Now that we’ve discussed some of the good ingredients to put in homemade face masks, let’s delve into some ingredients that you might want to pass on.

“Coconut oil is a hit or miss for me. It’s good to use on your body like on your arms or legs as a moisturizer. However, on the skin, I think it clogs your pores more than it helps you. I would avoid using coconut oil on your face,” Mcfee said.

Citrus fruits and juices should be avoided in face mask recipes. They can cause a lot of irritation and many other negative effects.

“I would avoid using lemon juice on the skin. Citrus is really abrasive to the skin and is prone to cause irritation. It also makes skin more sensitive to UV rays,” Mcfee said.

Essential oils can be very harmful to add in a face mask. They can cause irritation and can cause breakouts if you have sensitive skin. 

“Essential oils have to be diluted and of good quality for them to work in a face mask. You don’t want to go to Five Below and buy essential oils because they aren’t good quality. They will burn your skin and it won’t end well. If you get good quality essential oils and dilute them in sunflower oil or argan oil, there isn’t an issue.
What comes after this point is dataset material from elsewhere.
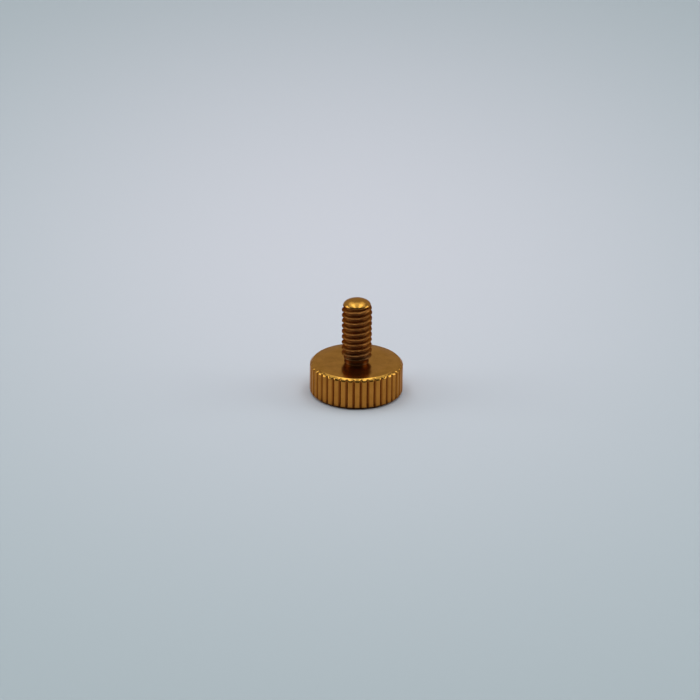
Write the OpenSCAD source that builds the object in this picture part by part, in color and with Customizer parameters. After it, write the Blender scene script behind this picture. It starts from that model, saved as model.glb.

Just make sure you dilute them right,” McFee said.

There are some myths when it comes to skincare and what ingredients work well and what ingredients don’t work well. 

“You have to be careful of using spices in your cabinet, like cinnamon,” Mcfee said. “Another thing to stay away from is using toothpaste and baking soda on your pimples. Please don’t do that, it will dry up your skin and won’t be good. Fragrance is a hit or miss for me. If you have sensitive skin it can really cause damage.”

You have to be careful with what type of skin you have when you are creating your own face mask. If you have sensitive or acne prone skin, you should use more basic, simple ingredients that won’t cause irritation or inflammation.

“If you have sensitive skin or acne prone skin, you don’t want to put acids or anything like that on without consulting an actual professional and getting a regime mixed in. If you already have a skincare regime like a cleanser, toner, exfoliator, retinal oil, etc., you want to be careful mixing in the DIY stuff. Consult with a professional and make sure it’s good for your skin type,” Mcfee said.

Overall, homemade face masks can provide benefits to the skin and are an easy way to pamper yourself. Just make sure you use research and use ingredients that will provide benefits to your skin type.

“I have used homemade face masks in the past, but I would prefer to just come in for a service to get it professionally done. It’s easier, let someone else pamper you,” Mcfee said.